On the other hand, two sets of MF-eccDNAs with Os01g0791033 or Os12g0423313 as core genes appeared in all samples, predominantly composed of 2-fragment (Supplementary Fig. 13a-c). As shown in the IGV snapshots (Supplementary Fig. 13f-g), some of the two fragments were next to each other and surrounded by several LTR elements from the same subfamilies (Supplementary Data 11.3, 11.4), suggesting an LTR-related homologous recombination (HR) mechanism in MF-eccDNA formation13 (Supplementary Fig. 13d-e). An increased count of these MF-eccDNAs during longer growth (Supplementary Fig. 13a; Fig. 6c) suggests that an extended optimal growth phase leads to the accumulation of specific MF-eccDNAs. WE also observed an increase in the number of reads of these two MF-eccDNA sets in LN_D3 and LN_D7 (Supplementary Fig. 13a; Fig. 6c), being much higher in LN_D7. While not as pronounced as in LN stress, we observed that MF-eccDNAs repertoire and abundance are modulated by P status in rice (Fig. 6c). These results reveal nutrient stress leads to the accumulation of MF-eccDNAs, highlighting the dynamic rice genomic responses to nutritional signals.

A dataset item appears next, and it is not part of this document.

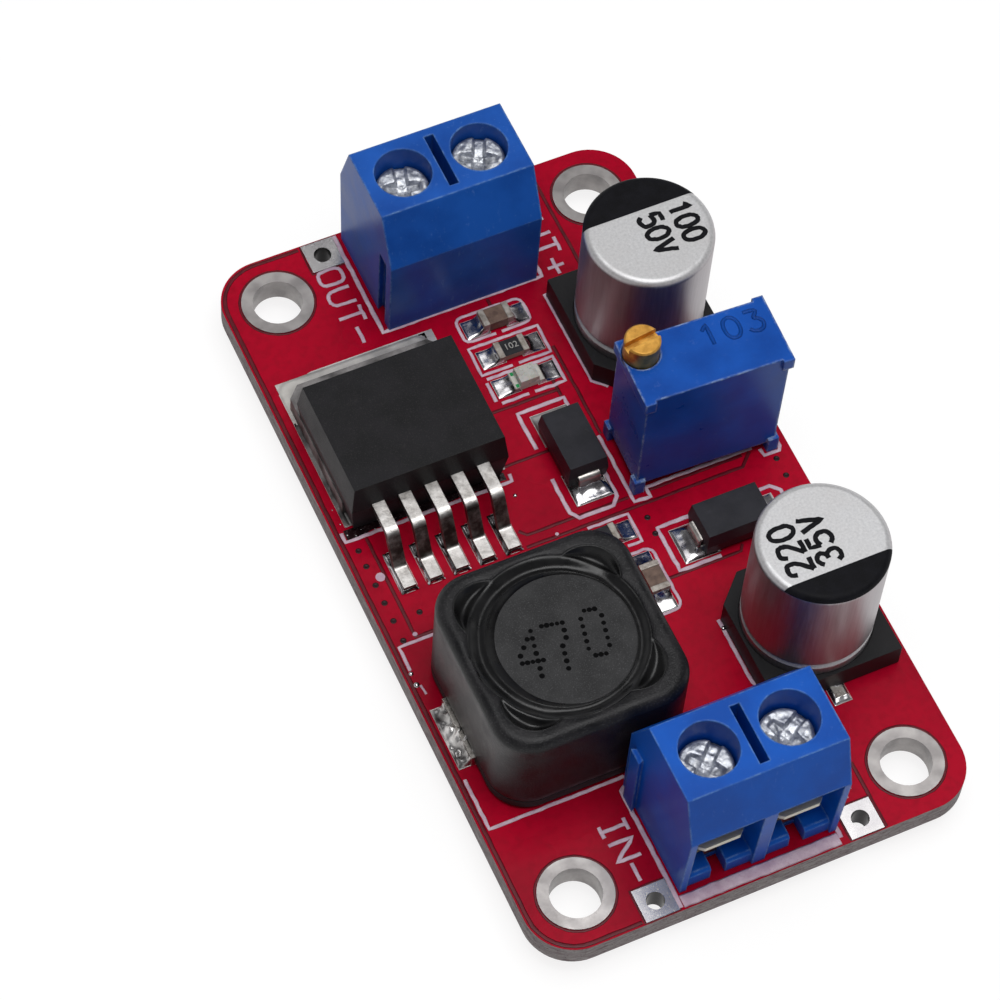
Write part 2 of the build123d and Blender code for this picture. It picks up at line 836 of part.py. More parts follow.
with BuildPart() as regulator_leads:
    for across in lead_places:
        plane = side_of(regulator_seat, across - lead_width / 2)
        extrude(bent_strip(plane, lead_line, lead_metal, lead_bend_radius), lead_width)
save(regulator_leads, "regulator_leads")

with BuildPart() as regulator_tab:
    half = regulator_tab_width / 2
    cut = regulator_tab_chamfer
    with BuildSketch(regulator_seat):
        with BuildLine():
            Polyline(
                (-half, -regulator_tab_root),
                (half, -regulator_tab_root),
                (half, regulator_tab_reach - cut),
                (half - cut, regulator_tab_reach),
                (-half + cut, regulator_tab_reach),
                (-half, regulator_tab_reach - cut),
                close=True,
            )
        make_face()
    extrude(amount=regulator_tab_metal)
save(regulator_tab, "regulator_tab")

with BuildPart() as regulator_body:
    for rise in (regulator_height - regulator_parting_height, regulator_lift - regulator_parting_height):
        with BuildSketch(regulator_seat.offset(regulator_parting_height)):
            Rectangle(regulator_width, regulator_length)
        extrude(amount=rise, taper=regulator_draft)
    add(regulator_tab.part, mode=Mode.SUBTRACT)
    add(regulator_leads.part, mode=Mode.SUBTRACT)
save(regulator_body, "regulator_body")


# Shielded inductor
shield_foot = inductor_clip_metal + inductor_base_height
core_top = inductor_height - core_sink
bond_top = inductor_height - bond_depth
with BuildPart() as inductor_base:
    with BuildSketch(inductor_seat.offset(inductor_clip_metal)):
        RectangleRounded(inductor_side, inductor_side, inductor_corner_radius)
    extrude(amount=inductor_base_height)
save(inductor_base, "inductor_base")

with BuildPart() as inductor_shield:
    with BuildSketch(inductor_seat.offset(shield_foot)):
        RectangleRounded(inductor_side, inductor_side, inductor_corner_radius)
    extrude(amount=inductor_height - shield_foot)
    fillet(inductor_shield.faces().sort_by(Axis.Z)[-1].edges(), inductor_edge_radius)
    with BuildSketch(inductor_seat.offset(shield_foot)):
        Circle(inductor_bore / 2)
    extrude(amount=inductor_height - shield_foot, mode=Mode.SUBTRACT)
    with BuildSketch(inductor_seat.offset(inductor_height - inductor_pocket_depth)):
        with GridLocations(2 * inductor_pocket_offset, 2 * inductor_pocket_offset, 2, 2):
            Circle(inductor_pocket_diameter / 2)
    extrude(amount=inductor_pocket_depth, mode=Mode.SUBTRACT)
save(inductor_shield, "inductor_shield")

with BuildPart() as inductor_core:
    with BuildSketch(front_of(inductor_seat)):
        with BuildLine():
            Polyline(
                (0, shield_foot),
                (core_flange_diameter / 2, shield_foot),
                (core_flange_diameter / 2, shield_foot + core_flange_thickness),
                (core_post_diameter / 2, shield_foot + core_flange_thickness),
                (core_post_diameter / 2, core_top - core_flange_thickness),
                (core_flange_diameter / 2, core_top - core_flange_thickness),
                (core_flange_diameter / 2, core_top),
                (0, core_top),
                close=True,
            )
        make_face()
    revolve(axis=Axis(inductor_seat.origin, inductor_seat.z_dir))
    fillet(inductor_core.edges().sort_by(Axis.Z)[-1], core_edge_radius)
save(inductor_core, "inductor_core")

with BuildPart() as inductor_winding:
    with BuildSketch(inductor_seat.offset(shield_foot + core_flange_thickness)):
        Circle(winding_diameter / 2)
        Circle(core_post_diameter / 2, mode=Mode.SUBTRACT)
    extrude(amount=core_top - shield_foot - 2 * core_flange_thickness)
save(inductor_winding, "inductor_winding")

with BuildPart() as inductor_bond:
    with BuildSketch(inductor_seat.offset(bond_top - bond_height)):
        Circle(inductor_bore / 2)
        Circle(core_flange_diameter / 2, mode=Mode.SUBTRACT)
    extrude(amount=bond_height)
    # The bonding resin also runs into the floor of each corner pocket
    with BuildSketch(inductor_seat.offset(inductor_height - inductor_pocket_depth)):
        with GridLocations(2 * inductor_pocket_offset, 2 * inductor_pocket_offset, 2, 2):
            Circle(inductor_pocket_diameter / 2)
        Circle(core_flange_diameter / 2, mode=Mode.SUBTRACT)
    extrude(amount=inductor_pocket_depth - bond_depth)
save(inductor_bond, "inductor_bond")

with BuildPart() as inductor_terminals:
    for side in (-1, 1):
        outer = inductor_side / 2
        with BuildSketch(turned_seat(inductor_seat)):
            with Locations((0, side * (outer + inductor_clip_root) / 2)):
                Rectangle(inductor_clip_width, outer - inductor_clip_root)
        extrude(amount=inductor_clip_metal)
        with BuildSketch(turned_seat(inductor_seat)):
            with Locations((0, side * (outer + inductor_clip_metal / 2))):
                Rectangle(inductor_clip_width, inductor_clip_metal)
        extrude(amount=inductor_clip_height)
save(inductor_terminals, "inductor_terminals")


# Rectifier diodes: drafted body, leads that fold down the ends and under it
def diode_leads(seat):
    lead_end = diode_lead_reach - diode_lead_metal / 2
    with BuildPart() as leads:
        for side in (-1, 1):
            line = [
                (side * (diode_length / 2 - diode_lead_root), diode_parting_height),
                (side * lead_end, diode_parting_height),
                (side * lead_end, diode_lead_metal / 2),
                (side * diode_lead_foot, diode_lead_metal / 2),
            ]
            plane = front_of(seat, diode_lead_width / 2)
            extrude(bent_strip(plane, line, diode_lead_metal, diode_lead_metal), diode_lead_width)
    return leads


def diode_body(seat, leads):
    with BuildPart() as body:
        for rise in (diode_height - diode_parting_height, diode_lead_metal - diode_parting_height):
            with BuildSketch(seat.offset(diode_parting_height)):
                Rectangle(diode_length, diode_width)
            extrude(amount=rise, taper=diode_draft)
        add(leads.part, mode=Mode.SUBTRACT)
    return body


for end, seat in (("output", output_diode_seat), ("input", input_diode_seat)):
    leads = diode_leads(seat)
    save(leads, f"{end}_diode_leads")
    save(diode_body(seat, leads), f"{end}_diode_body")


# Chip parts
def chip_ends(seat, height):
    """The two metal end caps, each folded round its end of the body."""
    with BuildPart() as ends:
        with BuildSketch(seat):
            with GridLocations(chip_length - chip_cap_length, 1, 2, 1):
                Rectangle(chip_cap_length, chip_width)
        extrude(amount=height)
        fillet(ends.edges().filter_by(along_axis(seat)).group_by(Axis.Z)[-1], chip_cap_metal)
    return ends


def chip_body(seat, height):
    with BuildPart() as body:
        with BuildSketch(seat.offset(chip_cap_metal)):
            Rectangle(chip_length - 2 * chip_cap_length, chip_width - chip_cap_metal)
        extrude(amount=height - 2 * chip_cap_metal)
    return body


for name, seat, height in (
    ("chip_capacitor_one", ceramic_one_seat, ceramic_height),
    ("chip_capacitor_two", ceramic_two_seat, ceramic_height),
    ("chip_resistor_one", resistor_one_seat, resistor_height),
    ("chip_resistor_two", resistor_two_seat, resistor_height),
):
    save(chip_body(seat, height), f"{name}_body")
    save(chip_ends(seat, height), f"{name}_ends")

with BuildPart() as indicator_base:
    with BuildSketch(indicator_seat):
        Rectangle(chip_length - 2 * chip_cap_metal, chip_width)
    extrude(amount=indicator_base_height)
save(indicator_base, "indicator_base")

with BuildPart() as indicator_lens:
    with BuildSketch(indicator_seat.offset(indicator_base_height)):
        Rectangle(indicator_lens_length, chip_width)
    extrude(amount=indicator_lens_height, taper=indicator_lens_draft)
save(indicator_lens, "indicator_lens")

with BuildPart() as indicator_ends:
    with BuildSketch(indicator_seat):
        with GridLocations(chip_length - chip_cap_metal, 1, 2, 1):
            Rectangle(chip_cap_metal, chip_width)
    extrude(amount=indicator_base_height)
save(indicator_ends, "indicator_ends")
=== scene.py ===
import bpy
import math
import random
from mathutils import Matrix, Vector, noise


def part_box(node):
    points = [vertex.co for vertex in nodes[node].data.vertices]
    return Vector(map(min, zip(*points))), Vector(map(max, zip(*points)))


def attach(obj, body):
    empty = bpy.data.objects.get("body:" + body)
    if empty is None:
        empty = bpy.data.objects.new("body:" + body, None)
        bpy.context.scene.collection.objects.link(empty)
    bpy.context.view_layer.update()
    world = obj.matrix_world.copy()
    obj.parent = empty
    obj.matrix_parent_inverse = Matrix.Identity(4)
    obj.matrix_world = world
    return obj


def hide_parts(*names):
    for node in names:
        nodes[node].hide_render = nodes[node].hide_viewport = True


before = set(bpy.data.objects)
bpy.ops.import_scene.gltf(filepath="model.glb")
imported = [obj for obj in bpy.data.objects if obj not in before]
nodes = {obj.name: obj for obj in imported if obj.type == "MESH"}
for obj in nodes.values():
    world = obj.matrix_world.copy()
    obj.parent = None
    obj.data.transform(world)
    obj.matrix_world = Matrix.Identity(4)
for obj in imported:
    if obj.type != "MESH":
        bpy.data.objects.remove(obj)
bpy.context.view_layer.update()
mm = 0.001
random.seed(7)
print("frame loaded:", len(nodes), "nodes")


# helpers for shader trees; their sizes are in mm

def tint(red, green, blue):
    # a display colour, 0 to 255, as the linear colour that sockets take
    def linear(value):
        value /= 255
        return value / 12.92 if value <= 0.04045 else ((value + 0.055) / 1.055) ** 2.4
    return (linear(red), linear(green), linear(blue), 1)


def give(tree, socket, value):
    if isinstance(value, bpy.types.NodeSocket):
        tree.links.new(value, socket)
    else:
        socket.default_value = value


def put(tree, kind, inputs=None, **settings):
    # a new node with its settings made and its sockets linked or set
    made = tree.nodes.new("ShaderNode" + kind)
    for key, value in settings.items():
        setattr(made, key, value)
    for key, value in (inputs or {}).items():
        give(tree, made.inputs[key], value)
    return made


def fed(kind, inputs, **settings):
    # a new node in the tree of the sockets that feed it
    source = next(value for value in inputs.values() if isinstance(value, bpy.types.NodeSocket))
    return put(source.id_data, kind, inputs, **settings)


def newFinish(name):
    made = bpy.data.materials.new(name)
    made.use_nodes = True
    tree = made.node_tree
    where = put(tree, "TexCoord").outputs["Object"]
    return made, tree, tree.nodes["Principled BSDF"], where


def dress(tree, shader, values):
    for key, value in values.items():
        give(tree, shader.inputs[key], value)


def stretched(where, x=1, y=1, z=1):
    return fed("VectorMath", {0: where, 1: (x, y, z)}, operation="MULTIPLY").outputs[0]


def cloud(where, size, detail=3, rough=0.55):
    # noise with features of about that size
    inputs = {"Vector": where, "Scale": 1 / (size * mm), "Detail": detail, "Roughness": rough}
    return fed("TexNoise", inputs).outputs[0]


def cells(where, size):
    return fed("TexVoronoi", {"Vector": where, "Scale": 1 / (size * mm)}).outputs[0]


def ramp(value, *stops):
    made = fed("ValToRGB", {0: value})
    while len(made.color_ramp.elements) < len(stops):
        made.color_ramp.elements.new(0.5)
    for element, (place, colour) in zip(made.color_ramp.elements, stops):
        element.position = place
        element.color = (*colour[:3], 1)
    return made.outputs[0]


def span(value, low, high, fromLow=0.3, fromHigh=0.7):
    inputs = {0: value, 1: fromLow, 2: fromHigh, 3: low, 4: high}
    return fed("MapRange", inputs).outputs[0]


def mixed(share, first, second, blend="MIX"):
    inputs = {0: share, 6: first, 7: second}
    return fed("Mix", inputs, data_type="RGBA", blend_type=blend).outputs[2]


def sums(operation, first, second=0.0):
    return fed("Math", {0: first, 1: second}, operation=operation).outputs[0]


def bumped(height, depth, normal=None):
    # depth is what a full swing of the height value stands for
    inputs = {"Height": height, "Distance": depth * mm, "Strength": 1.0}
    if normal is not None:
        inputs["Normal"] = normal
    return fed("Bump", inputs).outputs[0]


def upward(tree):
    # 1 on level faces, 0 on walls, -1 below
    normal = put(tree, "NewGeometry").outputs["Normal"]
    return fed("SeparateXYZ", {0: normal}).outputs[2]


def softened(tree, radius):
    # the normal of edges rounded by that radius
    return put(tree, "Bevel", {"Radius": radius * mm}, samples=4).outputs[0]


def edgeShare(soft, full):
    # rises to 1 where a surface turns a corner
    flat = put(soft.id_data, "NewGeometry").outputs["Normal"]
    along = fed("VectorMath", {0: soft, 1: flat}, operation="DOT_PRODUCT").outputs["Value"]
    return span(sums("SUBTRACT", 1.0, along), 0, 1, 0.01, full)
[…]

ATAC-seq effectively validates high-density regions of rice eccDNAs
To further validate the high eccDNA density regions in rice, we performed the Transposase-Accessible Chromatin with high-throughput sequencing (ATACseq) on Ctrl_D7, LN_D7 and LP_D7. As reported in other organisms, libraries prepared for classic ATACseq may also cover circular DNA molecules42. However, due to the lack of enrichment for circular DNA molecules, ATACseq only allows the detection high-density regions of eccDNAs. Although ATACseq has been previously utilized for eccDNA detection in animal cells43,44, its application in plants has not been explored.
After applying the short-read mode from ecc_finder on ATAC-seq data, 14 regions were identified in our analysis (Fig. 7a). These 14 regions were characterized as high-density regions of single-fragment eccDNAs (ecc_finder) or MF-eccDNAs (eccDNA_RCA_Nanopore). Several mapped inside or near centromeres, which have been according to our results are high-density eccDNA regions in rice (Fig. 6i; Fig. 1c). Seven regions did not exhibit significant differences between treatments (Fig. 6j). However, the read number of eccDNAs such as those overlapping with chr01:39110652–39128615 or chr11:11895489–11900602, increased substantially in LN_D7 when compared to Ctrl_D7 or LP_D7 (Fig. 7b).
Since Kumar et al.42 and Kang et al.44 reported the potential of ATACseq to identify eccDNAs, this technique has been validated for human cancer cell lines and rice in our work. Thus, this innovative approach provides valuable insights into eccDNA dynamics in plants and opens new avenues for future research.